Roblox Alternatives for Kids Who Want to Build Games (Honest Take)
Nothing replaces Roblox 1:1. Here's how to find the right alternative depending on which part of Roblox your kid actually cares about.
This post is for parents evaluating whether to move their kid away from Roblox, and if so, toward what. We'll be specific about the tradeoffs, honest about what each alternative is missing, and clear about where Xyplor fits — and where it doesn't.
Let's start with the uncomfortable truth: Roblox doesn't have a clean replacement. It's a gaming platform, a social network, a game-building studio, and a virtual economy rolled into one. When you look for an alternative, you're really deciding which of those four things you're trying to solve for — and the answer changes the list entirely.
So before reviewing anything, the right first question is: why is your kid on Roblox, and which part do they love?
What Roblox actually is (four things at once)

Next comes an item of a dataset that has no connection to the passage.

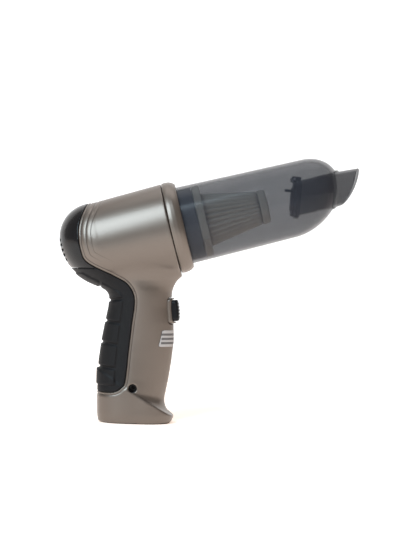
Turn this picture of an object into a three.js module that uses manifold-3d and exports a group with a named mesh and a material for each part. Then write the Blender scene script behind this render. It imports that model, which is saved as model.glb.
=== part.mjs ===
// Cordless pistol-grip handheld vacuum, modelled as the pieces that it comes apart into.
// Millimetres, +Z up. The origin is the centre of the foot, and +X is forward, towards the nozzle.
// The barrel leans back by BARREL_TILT. Its pieces are drawn along their own axis, and placed by barrelFrame.
import * as THREE from "three";
import { mergeVertices } from "three/addons/utils/BufferGeometryUtils.js";
import Module from "manifold-3d";

const wasm = await Module();
wasm.setup();

// ---- driving dimensions ----
const BARREL_TILT = 15; // degrees that the barrel axis rises towards the nozzle
const BARREL_HEIGHT = 148.4; // of the barrel axis over the foot's centre
const WALL = 2.2; // housing wall
const SKIN = 2.6; // thickness of the rear cap and of the rubber backstrap
const GAP = 0.3; // between pieces that meet
const PARTING_Z = 121.5; // rear cap above, backstrap below

// Barrel: a slightly conical tube that ends in a dome, along the barrel axis from its rear to BODY_FRONT.
const BODY_FRONT = 25.5;
const BODY_FRONT_R = 36.4;
const DOME_START = -30;
const DOME_R = 34.3;
const DOME_LENGTH = 33.6;
const DOME_LIFT = 5.9; // how far the dome's end stands above the barrel axis
const VENT_R = 14; // radius of the exhaust slots' field on the rear cap
const VENT_SPINE = 2.2; // half the width of the solid strip down its middle

// Lock collar and the neck that carries it.
const COLLAR_R = 36.8;
const COLLAR_BORE = 33.2;
const COLLAR_FRONT = 36.7;
const NECK_R = 30.3;
const NECK_BORE = 28.8;
const LUGS = 4;
const LUG_ANGLE = 26;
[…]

Most "Roblox alternatives" lists fail because they treat Roblox as a single thing. It isn't.
1. A social hangout. For a huge number of kids, Roblox is where their friends are. They log on to talk, run around a virtual world together, and exist in the same digital space. The game is secondary.
2. A game library. Roblox hosts thousands of games made by other kids and indie developers. A kid who loves Adopt Me or obbies is basically a player, not a builder.
3. A game creation tool. Roblox Studio is genuinely powerful — a 3D engine with Lua scripting. Kids who go deep here are learning real game development concepts.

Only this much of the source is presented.